Given information:
+ + + + + + +

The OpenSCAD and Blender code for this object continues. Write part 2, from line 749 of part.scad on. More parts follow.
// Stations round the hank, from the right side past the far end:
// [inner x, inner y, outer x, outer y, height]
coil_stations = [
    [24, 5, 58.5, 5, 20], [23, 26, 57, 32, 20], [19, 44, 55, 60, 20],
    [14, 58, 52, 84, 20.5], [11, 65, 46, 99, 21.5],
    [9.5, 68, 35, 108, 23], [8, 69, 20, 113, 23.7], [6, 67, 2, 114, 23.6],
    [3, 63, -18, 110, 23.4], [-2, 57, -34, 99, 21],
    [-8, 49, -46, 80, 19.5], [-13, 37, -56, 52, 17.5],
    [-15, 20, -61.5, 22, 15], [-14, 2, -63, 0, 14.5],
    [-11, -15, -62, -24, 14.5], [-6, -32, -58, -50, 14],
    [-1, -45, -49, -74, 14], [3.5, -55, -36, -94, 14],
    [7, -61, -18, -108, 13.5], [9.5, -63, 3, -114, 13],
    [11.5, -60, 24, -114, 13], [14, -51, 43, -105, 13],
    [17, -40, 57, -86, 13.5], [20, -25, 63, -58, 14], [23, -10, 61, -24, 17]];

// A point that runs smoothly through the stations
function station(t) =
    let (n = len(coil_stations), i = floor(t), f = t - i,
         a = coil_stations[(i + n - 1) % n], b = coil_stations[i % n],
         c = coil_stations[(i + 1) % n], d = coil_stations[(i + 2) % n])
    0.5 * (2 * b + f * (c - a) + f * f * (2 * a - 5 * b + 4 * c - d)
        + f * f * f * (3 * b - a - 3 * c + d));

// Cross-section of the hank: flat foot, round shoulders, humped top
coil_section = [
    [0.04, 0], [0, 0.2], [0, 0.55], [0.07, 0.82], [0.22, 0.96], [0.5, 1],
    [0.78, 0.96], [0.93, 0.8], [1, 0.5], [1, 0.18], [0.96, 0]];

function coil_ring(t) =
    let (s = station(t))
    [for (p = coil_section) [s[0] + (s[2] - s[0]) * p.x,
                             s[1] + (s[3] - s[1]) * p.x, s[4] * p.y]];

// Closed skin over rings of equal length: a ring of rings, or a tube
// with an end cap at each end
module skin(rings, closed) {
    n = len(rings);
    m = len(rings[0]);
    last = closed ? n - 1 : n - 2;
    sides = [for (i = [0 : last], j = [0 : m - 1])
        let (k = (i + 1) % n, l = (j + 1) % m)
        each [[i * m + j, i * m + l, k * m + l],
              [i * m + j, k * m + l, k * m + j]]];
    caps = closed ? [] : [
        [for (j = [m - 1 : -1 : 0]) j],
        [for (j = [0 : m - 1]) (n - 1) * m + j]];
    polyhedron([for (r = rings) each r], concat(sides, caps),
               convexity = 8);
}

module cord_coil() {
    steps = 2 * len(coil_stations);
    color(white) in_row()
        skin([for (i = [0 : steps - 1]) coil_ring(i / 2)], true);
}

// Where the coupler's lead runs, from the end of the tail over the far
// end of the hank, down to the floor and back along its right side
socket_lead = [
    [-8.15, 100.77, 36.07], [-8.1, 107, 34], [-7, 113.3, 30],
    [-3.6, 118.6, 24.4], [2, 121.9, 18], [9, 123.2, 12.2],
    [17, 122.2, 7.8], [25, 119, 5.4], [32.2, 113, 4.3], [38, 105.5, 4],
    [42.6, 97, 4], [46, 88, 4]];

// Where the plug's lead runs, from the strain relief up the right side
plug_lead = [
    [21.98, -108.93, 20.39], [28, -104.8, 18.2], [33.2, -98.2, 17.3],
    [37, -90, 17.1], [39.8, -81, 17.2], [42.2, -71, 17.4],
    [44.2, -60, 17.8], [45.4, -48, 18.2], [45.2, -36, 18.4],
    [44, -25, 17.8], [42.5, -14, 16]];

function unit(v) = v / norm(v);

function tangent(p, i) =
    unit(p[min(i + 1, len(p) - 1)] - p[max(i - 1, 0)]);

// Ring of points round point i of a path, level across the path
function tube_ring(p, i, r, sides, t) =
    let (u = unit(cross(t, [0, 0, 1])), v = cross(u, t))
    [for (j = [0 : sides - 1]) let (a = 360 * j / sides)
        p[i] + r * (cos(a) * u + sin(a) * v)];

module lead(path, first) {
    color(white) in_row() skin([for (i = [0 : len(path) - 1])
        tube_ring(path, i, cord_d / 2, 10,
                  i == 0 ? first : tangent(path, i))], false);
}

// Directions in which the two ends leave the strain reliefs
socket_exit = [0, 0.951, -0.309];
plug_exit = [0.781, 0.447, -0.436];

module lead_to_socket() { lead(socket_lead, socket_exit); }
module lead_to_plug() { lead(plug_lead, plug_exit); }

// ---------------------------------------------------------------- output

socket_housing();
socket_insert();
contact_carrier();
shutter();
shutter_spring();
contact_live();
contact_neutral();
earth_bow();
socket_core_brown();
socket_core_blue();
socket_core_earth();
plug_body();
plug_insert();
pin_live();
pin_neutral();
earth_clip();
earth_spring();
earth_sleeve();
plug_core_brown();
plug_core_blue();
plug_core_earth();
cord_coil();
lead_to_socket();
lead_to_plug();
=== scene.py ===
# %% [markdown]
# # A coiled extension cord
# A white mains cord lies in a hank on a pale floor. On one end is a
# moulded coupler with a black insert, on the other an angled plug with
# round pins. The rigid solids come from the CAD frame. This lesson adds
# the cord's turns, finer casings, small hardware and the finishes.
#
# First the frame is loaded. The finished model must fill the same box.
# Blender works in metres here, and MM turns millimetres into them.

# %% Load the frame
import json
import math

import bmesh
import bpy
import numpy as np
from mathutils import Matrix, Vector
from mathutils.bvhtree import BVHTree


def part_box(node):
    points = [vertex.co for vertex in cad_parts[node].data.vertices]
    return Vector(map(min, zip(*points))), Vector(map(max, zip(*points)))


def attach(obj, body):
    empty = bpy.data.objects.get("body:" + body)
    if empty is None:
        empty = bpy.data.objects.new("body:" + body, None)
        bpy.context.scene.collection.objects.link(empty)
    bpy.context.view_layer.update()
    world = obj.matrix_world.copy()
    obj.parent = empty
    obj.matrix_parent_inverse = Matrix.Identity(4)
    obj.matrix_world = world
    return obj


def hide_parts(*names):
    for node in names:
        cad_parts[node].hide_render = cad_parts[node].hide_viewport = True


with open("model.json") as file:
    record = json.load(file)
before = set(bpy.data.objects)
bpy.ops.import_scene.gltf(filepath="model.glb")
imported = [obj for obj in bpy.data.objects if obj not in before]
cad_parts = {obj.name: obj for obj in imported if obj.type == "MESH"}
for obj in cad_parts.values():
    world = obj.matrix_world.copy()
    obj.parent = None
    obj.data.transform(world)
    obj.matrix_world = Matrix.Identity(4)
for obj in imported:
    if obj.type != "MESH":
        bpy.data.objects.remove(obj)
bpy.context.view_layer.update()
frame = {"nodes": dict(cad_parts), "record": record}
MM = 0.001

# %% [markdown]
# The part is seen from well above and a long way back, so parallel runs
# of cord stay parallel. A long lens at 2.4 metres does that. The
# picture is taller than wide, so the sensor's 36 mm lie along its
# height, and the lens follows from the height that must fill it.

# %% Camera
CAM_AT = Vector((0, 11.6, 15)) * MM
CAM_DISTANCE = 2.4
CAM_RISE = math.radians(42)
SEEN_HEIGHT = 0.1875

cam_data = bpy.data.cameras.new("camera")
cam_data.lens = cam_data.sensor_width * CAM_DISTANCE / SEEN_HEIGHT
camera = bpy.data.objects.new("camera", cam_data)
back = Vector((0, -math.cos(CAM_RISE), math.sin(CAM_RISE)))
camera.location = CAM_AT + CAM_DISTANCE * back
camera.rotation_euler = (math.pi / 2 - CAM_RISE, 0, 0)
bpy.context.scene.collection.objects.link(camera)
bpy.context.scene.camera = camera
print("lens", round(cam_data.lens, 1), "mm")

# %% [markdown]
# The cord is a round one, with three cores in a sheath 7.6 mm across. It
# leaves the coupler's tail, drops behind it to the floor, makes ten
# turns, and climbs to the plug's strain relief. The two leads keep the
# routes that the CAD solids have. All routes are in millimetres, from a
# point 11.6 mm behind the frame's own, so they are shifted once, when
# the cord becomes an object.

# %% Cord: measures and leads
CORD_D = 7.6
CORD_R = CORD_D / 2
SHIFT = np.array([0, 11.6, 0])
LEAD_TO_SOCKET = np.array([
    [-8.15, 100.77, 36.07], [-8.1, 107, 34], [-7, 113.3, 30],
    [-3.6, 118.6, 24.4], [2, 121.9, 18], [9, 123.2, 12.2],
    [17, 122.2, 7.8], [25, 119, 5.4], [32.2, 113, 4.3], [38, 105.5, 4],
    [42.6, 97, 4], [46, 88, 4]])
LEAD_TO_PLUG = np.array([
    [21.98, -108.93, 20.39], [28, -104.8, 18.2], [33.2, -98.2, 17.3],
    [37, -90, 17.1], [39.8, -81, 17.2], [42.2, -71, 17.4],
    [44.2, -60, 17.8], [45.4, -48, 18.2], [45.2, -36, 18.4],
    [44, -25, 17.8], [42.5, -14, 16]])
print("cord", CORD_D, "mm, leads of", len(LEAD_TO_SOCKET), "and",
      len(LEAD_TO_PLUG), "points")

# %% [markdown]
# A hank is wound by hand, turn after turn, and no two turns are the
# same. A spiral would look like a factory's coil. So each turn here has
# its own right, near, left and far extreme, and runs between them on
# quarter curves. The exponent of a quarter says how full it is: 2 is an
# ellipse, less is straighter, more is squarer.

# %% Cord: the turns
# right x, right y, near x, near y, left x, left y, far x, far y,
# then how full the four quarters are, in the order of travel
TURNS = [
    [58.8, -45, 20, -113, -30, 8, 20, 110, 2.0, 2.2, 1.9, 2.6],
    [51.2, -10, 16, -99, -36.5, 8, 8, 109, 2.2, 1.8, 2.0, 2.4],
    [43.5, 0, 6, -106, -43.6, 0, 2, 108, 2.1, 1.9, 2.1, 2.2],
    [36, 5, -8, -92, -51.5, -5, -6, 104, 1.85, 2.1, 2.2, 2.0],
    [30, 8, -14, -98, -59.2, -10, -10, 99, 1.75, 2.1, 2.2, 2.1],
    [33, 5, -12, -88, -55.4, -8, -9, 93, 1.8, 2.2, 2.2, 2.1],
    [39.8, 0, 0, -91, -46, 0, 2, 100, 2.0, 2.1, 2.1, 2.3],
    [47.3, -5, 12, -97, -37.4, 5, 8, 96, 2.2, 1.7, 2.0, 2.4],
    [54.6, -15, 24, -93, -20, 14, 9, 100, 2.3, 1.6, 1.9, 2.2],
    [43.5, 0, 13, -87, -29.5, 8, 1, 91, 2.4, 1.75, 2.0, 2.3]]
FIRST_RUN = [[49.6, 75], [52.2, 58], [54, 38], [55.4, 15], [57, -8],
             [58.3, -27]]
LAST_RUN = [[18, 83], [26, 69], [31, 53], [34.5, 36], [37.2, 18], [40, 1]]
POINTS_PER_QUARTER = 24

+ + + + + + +

Work instructions: Exactly repeat the lines from the line with "socket_housing();" to the line with "zip(*points))), Vector(map(max, zip(*points)))", including both, and output nothing else.

Output:
socket_housing();
socket_insert();
contact_carrier();
shutter();
shutter_spring();
contact_live();
contact_neutral();
earth_bow();
socket_core_brown();
socket_core_blue();
socket_core_earth();
plug_body();
plug_insert();
pin_live();
pin_neutral();
earth_clip();
earth_spring();
earth_sleeve();
plug_core_brown();
plug_core_blue();
plug_core_earth();
cord_coil();
lead_to_socket();
lead_to_plug();
=== scene.py ===
# %% [markdown]
# # A coiled extension cord
# A white mains cord lies in a hank on a pale floor. On one end is a
# moulded coupler with a black insert, on the other an angled plug with
# round pins. The rigid solids come from the CAD frame. This lesson adds
# the cord's turns, finer casings, small hardware and the finishes.
#
# First the frame is loaded. The finished model must fill the same box.
# Blender works in metres here, and MM turns millimetres into them.

# %% Load the frame
import json
import math

import bmesh
import bpy
import numpy as np
from mathutils import Matrix, Vector
from mathutils.bvhtree import BVHTree


def part_box(node):
    points = [vertex.co for vertex in cad_parts[node].data.vertices]
    return Vector(map(min, zip(*points))), Vector(map(max, zip(*points)))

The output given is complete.